___ Data section ___

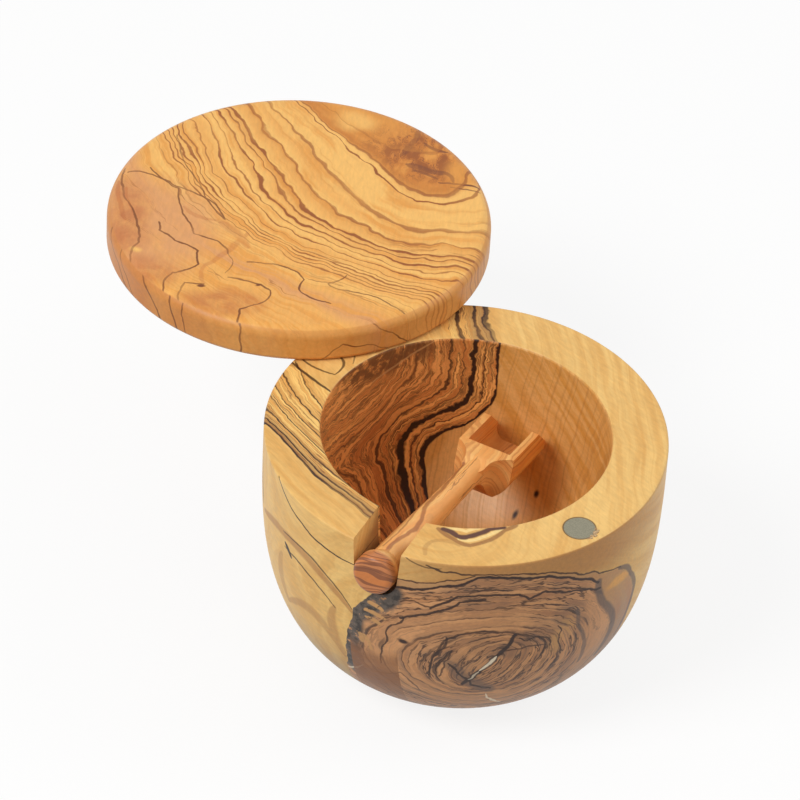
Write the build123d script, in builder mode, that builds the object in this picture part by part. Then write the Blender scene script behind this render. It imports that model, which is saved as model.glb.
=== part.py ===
from build123d import *
from math import cos, radians, sin, sqrt, tan
import os

os.makedirs("parts", exist_ok=True)

# A turned salt keeper: a thick bowl, a round lid that swings about an upright pin in the wall, a magnet
# closure opposite the pin, and a scoop that lies in a slot through the wall.
# Millimetres. The origin is the centre of the base, +Z is up and +Y points to the pin.

# Bowl: the outline's radii are given as insets from the rim
rim_radius = 52.0
bowl_height = 68.6
flank_inset = 0.4
flank_height = 44.5
belly_inset = 2.8
belly_height = 27.4
haunch_inset = 10.8
haunch_height = 10.3
foot_inset = 23.8
foot_slope = 0.5
foot_round = 1.5
wall_thickness = 14.5
cavity_depth = 54.0
cavity_draft = 0.9
cavity_corner_round = 24.0
rim_round = 0.7
mouth_radius = rim_radius - wall_thickness
cavity_floor_radius = mouth_radius - cavity_draft

# Slot through the wall, where the scoop's handle lies
slot_azimuth = -153.8
slot_width = 13.2
slot_floor_width = 12.0
slot_depth = 15.2

# Lid, a little narrower than the rim and stored swung open
lid_inset = 0.7
lid_thickness = 10.0
lid_top_round = 3.0
lid_bottom_round = 1.2
lid_swing = 165.0
lid_gap = 0.3
lid_radius = rim_radius - lid_inset

# Pin
pivot_inset = 7.4
pin_radius = 2.5
pin_seat_depth = 20.0
pin_reach = 6.5
pin_end_chamfer = 0.4
pin_running_clearance = 0.05
pin_end_clearance = 0.5
pivot_radius = rim_radius - pivot_inset

# Magnets
magnet_inset = 6.1
magnet_radius = 4.0
magnet_thickness = 2.0
glue_gap = 0.05
magnet_circle_radius = rim_radius - magnet_inset

# Spoon
spoon_overhang = 2.3
spoon_dip = 10.0
spoon_roll = 3.0
spoon_rest_gap = 0.3
spoon_lip_gap = 0.3
knob_radius = 5.45
knob_length = 4.4
knob_round = 1.6
knob_neck_length = 3.0
handle_radius = 4.1
waist_radius = 3.1
waist_to_scoop = 11.5

# Scoop end of the spoon
scoop_rise = 3.25
scoop_width = 16.0
scoop_height = 12.0
scoop_top_length = 16.3
scoop_length = 23.2
scoop_lip_drop = 5.5
scoop_wall = 2.0
scoop_floor = 1.8
scoop_keel_round = 5.0

# Neck, where the handle widens into the scoop
neck_length = 9.5
neck_width = 4.6
neck_top_drop = 1.1
neck_depth = 4.2
neck_flat_length = 3.5
neck_shoulder = 7.6
shoulder_width = 6.2
shoulder_reach = 0.4

# Bowl: the turned body, hollowed, with the slot, the pin's hole and the magnet's pocket
with BuildPart() as bowl:
    with BuildSketch(Plane.XZ) as body_profile:
        with BuildLine():
            wall = Spline(
                (rim_radius, bowl_height),
                (rim_radius - flank_inset, flank_height),
                (rim_radius - belly_inset, belly_height),
                (rim_radius - haunch_inset, haunch_height),
                (rim_radius - foot_inset, 0),
                tangents=((0, -1), (-1, -foot_slope)),
            )
            Polyline(wall @ 1, (0, 0), (0, bowl_height), wall @ 0)
        make_face()
    revolve(axis=Axis.Z)
    with BuildSketch(Plane.XZ) as cavity_profile:
        with BuildLine():
            Polyline(
                (0, bowl_height),
                (0, bowl_height - cavity_depth),
                (cavity_floor_radius, bowl_height - cavity_depth),
                (mouth_radius, bowl_height),
                close=True,
            )
        make_face()
        fillet(cavity_profile.vertices().group_by(Axis.Y)[0].sort_by(Axis.X)[-1], cavity_corner_round)
    revolve(axis=Axis.Z, mode=Mode.SUBTRACT)
    fillet(bowl.edges().group_by(Axis.Z)[-1], rim_round)
    fillet(bowl.edges().group_by(Axis.Z)[0], foot_round)
    slot_outward = Vector(1, 0, 0).rotate(Axis.Z, slot_azimuth)
    slot_plane = Plane(origin=(0, 0, bowl_height), x_dir=slot_outward.rotate(Axis.Z, 90), z_dir=slot_outward)
    with BuildSketch(slot_plane) as slot_profile:
        with BuildLine():
            floor_arc = ThreePointArc(
                (-slot_floor_width / 2, slot_floor_width / 2 - slot_depth),
                (0, -slot_depth),
                (slot_floor_width / 2, slot_floor_width / 2 - slot_depth),
            )
            Polyline(floor_arc @ 1, (slot_width / 2, 0), (-slot_width / 2, 0), floor_arc @ 0)
        make_face()
    extrude(amount=rim_radius + slot_width, mode=Mode.SUBTRACT)
    with Locations((0, pivot_radius, bowl_height)):
        Hole(pin_radius + glue_gap, depth=pin_seat_depth)
    with Locations((0, -magnet_circle_radius, bowl_height)):
        Hole(magnet_radius + glue_gap, depth=magnet_thickness)
bowl.part.label = "bowl"
export_step(bowl.part, "parts/bowl.step")

# Pivot pin: a dowel glued into the wall, standing up into the lid
with BuildPart() as pivot_pin:
    with BuildSketch(Plane.XY.offset(bowl_height - pin_seat_depth)):
        with Locations((0, pivot_radius)):
            Circle(pin_radius)
    extrude(amount=pin_seat_depth + lid_gap + pin_reach)
    chamfer(pivot_pin.edges().filter_by(GeomType.CIRCLE), pin_end_chamfer)
pivot_pin.part.label = "pivot_pin"
export_step(pivot_pin.part, "parts/pivot_pin.step")

# Magnet in the rim, flush with it
with BuildPart() as bowl_magnet:
    with BuildSketch(Plane.XY.offset(bowl_height - magnet_thickness)):
        with Locations((0, -magnet_circle_radius)):
            Circle(magnet_radius)
    extrude(amount=magnet_thickness)
bowl_magnet.part.label = "bowl_magnet"
export_step(bowl_magnet.part, "parts/bowl_magnet.step")

# Lid: its plane is the closed lid's, turned about the pin, so its hole and pocket sit as when it is shut
pivot_point = Vector(0, pivot_radius, 0)
lid_centre = pivot_point - pivot_point.rotate(Axis.Z, lid_swing)
lid_plane = Plane(
    origin=lid_centre + Vector(0, 0, bowl_height + lid_gap),
    x_dir=Vector(1, 0, 0).rotate(Axis.Z, lid_swing),
    z_dir=(0, 0, 1),
)
with BuildPart() as lid:
    with BuildSketch(lid_plane):
        Circle(lid_radius)
    extrude(amount=lid_thickness)
    fillet(lid.edges().group_by(Axis.Z)[-1], lid_top_round)
    fillet(lid.edges().group_by(Axis.Z)[0], lid_bottom_round)
    with BuildSketch(lid_plane):
        with Locations((0, pivot_radius)):
            Circle(pin_radius + pin_running_clearance)
    extrude(amount=pin_reach + pin_end_clearance, mode=Mode.SUBTRACT)
    with BuildSketch(lid_plane):
        with Locations((0, -magnet_circle_radius)):
            Circle(magnet_radius + glue_gap)
    extrude(amount=magnet_thickness, mode=Mode.SUBTRACT)
lid.part.label = "lid"
export_step(lid.part, "parts/lid.step")

# Magnet in the lid's underside
with BuildPart() as lid_magnet:
    with BuildSketch(lid_plane):
        with Locations((0, -magnet_circle_radius)):
            Circle(magnet_radius)
    extrude(amount=magnet_thickness)
lid_magnet.part.label = "lid_magnet"
export_step(lid_magnet.part, "parts/lid_magnet.step")

# Spoon: its plane starts at the middle of the knob's end face, X along the handle and Z up from it.
# The handle rests on the inner edge of the slot's floor and dips until the scoop's lip meets the far wall.
dip = radians(spoon_dip)
spoon_yaw = slot_azimuth + 180
spoon_end_radius = rim_radius + spoon_overhang
spoon_rest_height = bowl_height - slot_depth + spoon_rest_gap + handle_radius / cos(dip)
spoon_end_height = spoon_rest_height + (spoon_end_radius - mouth_radius) * tan(dip)
lip_reach = sqrt((cavity_floor_radius - spoon_lip_gap) ** 2 - (scoop_width / 2) ** 2)
lip_rise = scoop_rise - scoop_lip_drop
handle_length = (spoon_end_radius + lip_reach - lip_rise * sin(dip)) / cos(dip) - scoop_length
spoon_end = slot_outward * spoon_end_radius + Vector(0, 0, spoon_end_height)
spoon_along = Vector(1, 0, 0).rotate(Axis.Y, spoon_dip).rotate(Axis.Z, spoon_yaw)
spoon_up = Vector(0, 0, 1).rotate(Axis.X, spoon_roll).rotate(Axis.Y, spoon_dip).rotate(Axis.Z, spoon_yaw)
spoon_plane = Plane(origin=spoon_end, x_dir=spoon_along, z_dir=spoon_up)
side_plane = Plane(origin=spoon_end, x_dir=spoon_along, z_dir=spoon_along.cross(spoon_up))
scoop_heel = spoon_end + spoon_along * handle_length + spoon_up * scoop_rise
scoop_side_plane = Plane(origin=scoop_heel, x_dir=spoon_along, z_dir=side_plane.z_dir)
scoop_end_plane = Plane(origin=scoop_heel, x_dir=spoon_up.cross(spoon_along), z_dir=spoon_along)
scoop_top_plane = Plane(origin=scoop_heel, x_dir=spoon_along, z_dir=spoon_up)
with BuildPart() as spoon:
    # Scoop and neck: the side view drawn through the full width, then trimmed to the trough's section
    # and to the outline seen from above, whose neck sweeps in to the handle
    with BuildSketch(scoop_side_plane) as scoop_side:
        with BuildLine():
            rim_line = Polyline(
                (-neck_flat_length, 0),
                (scoop_top_length, 0),
                (scoop_length, -scoop_lip_drop),
                (scoop_length, -scoop_height),
                (0, -scoop_height),
            )
            neck_under = Spline(
                rim_line @ 1,
                (-neck_length, -neck_top_drop - neck_depth),
                tangents=((-1, 0), (-1, 0)),
            )
            neck_top = Spline(
                (-neck_length, -neck_top_drop),
                rim_line @ 0,
                tangents=((1, 0), (1, 0)),
            )
            Line(neck_under @ 1, neck_top @ 0)
        make_face()
    extrude(amount=scoop_width / 2, both=True)
    with BuildSketch(scoop_end_plane.offset(-neck_length)) as trough_section:
        Rectangle(scoop_width, scoop_height, align=(Align.CENTER, Align.MAX))
        fillet(trough_section.vertices().group_by(Axis.Y)[0], scoop_keel_round)
    extrude(amount=neck_length + scoop_length, mode=Mode.INTERSECT)
    with BuildSketch(scoop_top_plane) as scoop_outline:
        with BuildLine():
            far_side = Polyline(
                (scoop_length, 0),
                (scoop_length, scoop_width / 2),
                (shoulder_reach, scoop_width / 2),
            )
            sweep_in = TangentArc((-neck_shoulder, shoulder_width / 2), far_side @ 1, tangent=(1, 0))
            neck_side = Polyline(
                sweep_in @ 0,
                (-neck_length, neck_width / 2),
                (-neck_length, 0),
            )
            mirror(about=Plane.XZ)
        make_face()
    extrude(amount=-scoop_height, mode=Mode.INTERSECT)
    # Handle, turned about its own axis, with a knob at one end
    with BuildSketch(side_plane) as handle_profile:
        with BuildLine():
            shank = Spline(
                (knob_length + knob_neck_length, handle_radius),
                (handle_length - waist_to_scoop, waist_radius),
                tangents=((1, 0), (1, 0)),
            )
            Polyline(
                shank @ 1,
                (handle_length + scoop_wall / 2, waist_radius),
                (handle_length + scoop_wall / 2, 0),
                (0, 0),
                (0, knob_radius),
                (knob_length, knob_radius),
                shank @ 0,
            )
        make_face()
        fillet(handle_profile.vertices().group_by(Axis.Y)[-1], knob_round)
    revolve(axis=Axis(spoon_end, spoon_along))
    # Hollow of the scoop, open at its far end
    with BuildSketch(scoop_end_plane.offset(scoop_wall)) as hollow_section:
        Rectangle(
            scoop_width - 2 * scoop_wall,
            scoop_height - scoop_floor,
            align=(Align.CENTER, Align.MAX),
        )
        fillet(hollow_section.vertices().group_by(Axis.Y)[0], scoop_keel_round - scoop_floor)
    extrude(amount=scoop_length, mode=Mode.SUBTRACT)
spoon.part.label = "spoon"
export_step(spoon.part, "parts/spoon.step")
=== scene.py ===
import math

import bmesh
import bpy
import mathutils.noise
from mathutils import Matrix, Vector


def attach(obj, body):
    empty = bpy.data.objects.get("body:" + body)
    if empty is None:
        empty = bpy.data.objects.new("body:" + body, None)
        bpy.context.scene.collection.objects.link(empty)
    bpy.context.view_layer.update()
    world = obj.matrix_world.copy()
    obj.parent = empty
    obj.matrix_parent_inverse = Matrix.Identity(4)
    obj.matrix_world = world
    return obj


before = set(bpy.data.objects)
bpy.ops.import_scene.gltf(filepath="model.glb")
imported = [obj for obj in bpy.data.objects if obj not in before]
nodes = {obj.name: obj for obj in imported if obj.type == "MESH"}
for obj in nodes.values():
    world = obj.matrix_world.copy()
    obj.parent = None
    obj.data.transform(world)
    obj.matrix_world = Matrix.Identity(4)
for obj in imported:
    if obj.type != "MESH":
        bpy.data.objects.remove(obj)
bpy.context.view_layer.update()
scene = bpy.context.scene
mm = 0.001
origin = (0, 0, 0)
flatten = (1, 1, 0)  # drops a point's height
drawing = {"tree": None, "colours": {}}  # the node tree that is being built, and its colours by name
print("frame loaded:", ", ".join(sorted(nodes)))


def tint(red, green, blue):  # a colour given as 0-255 on screen
    def toLinear(value):
        value /= 255
        return value / 12.92 if value <= 0.04045 else ((value + 0.055) / 1.055) ** 2.4
    return (toLinear(red), toLinear(green), toLinear(blue), 1)


def feed(value, socket):  # links a socket, or sets a plain value or a colour by its name
    if isinstance(value, bpy.types.NodeSocket):
        socket.id_data.links.new(value, socket)
    else:
        socket.default_value = drawing["colours"][value] if isinstance(value, str) else value


def feedNamed(node, values):
    for name, value in values.items():
        if value is not None:
            feed(value, node.inputs[name])


def add(kind, *values, **settings):  # a new node, with its settings and its first inputs
    node = drawing["tree"].nodes.new("ShaderNode" + kind)
    for name, setting in settings.items():
        setattr(node, name, setting)
    for value, socket in zip(values, node.inputs):
        feed(value, socket)
    return node


def calc(operation, *values):
    return add("Math", *values, operation=operation).outputs[0]


def plus(first, second):
    return calc("ADD", first, second)


def minus(first, second):
    return calc("SUBTRACT", first, second)


def times(*values):  # numbers or masks multiplied together
    total = values[0]
    for value in values[1:]:
        total = calc("MULTIPLY", total, value)
    return total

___

**Your instructions**.
In the listing above, locate the line with "extrude(amount=scoop_length, mode=Mode.SUBTRACT)" and the line with "imported = [obj", then extract exactly those lines and every line between them, and nothing more.

**Output of the exercise**.
    extrude(amount=scoop_length, mode=Mode.SUBTRACT)
spoon.part.label = "spoon"
export_step(spoon.part, "parts/spoon.step")
=== scene.py ===
import math

import bmesh
import bpy
import mathutils.noise
from mathutils import Matrix, Vector


def attach(obj, body):
    empty = bpy.data.objects.get("body:" + body)
    if empty is None:
        empty = bpy.data.objects.new("body:" + body, None)
        bpy.context.scene.collection.objects.link(empty)
    bpy.context.view_layer.update()
    world = obj.matrix_world.copy()
    obj.parent = empty
    obj.matrix_parent_inverse = Matrix.Identity(4)
    obj.matrix_world = world
    return obj


before = set(bpy.data.objects)
bpy.ops.import_scene.gltf(filepath="model.glb")
imported = [obj for obj in bpy.data.objects if obj not in before]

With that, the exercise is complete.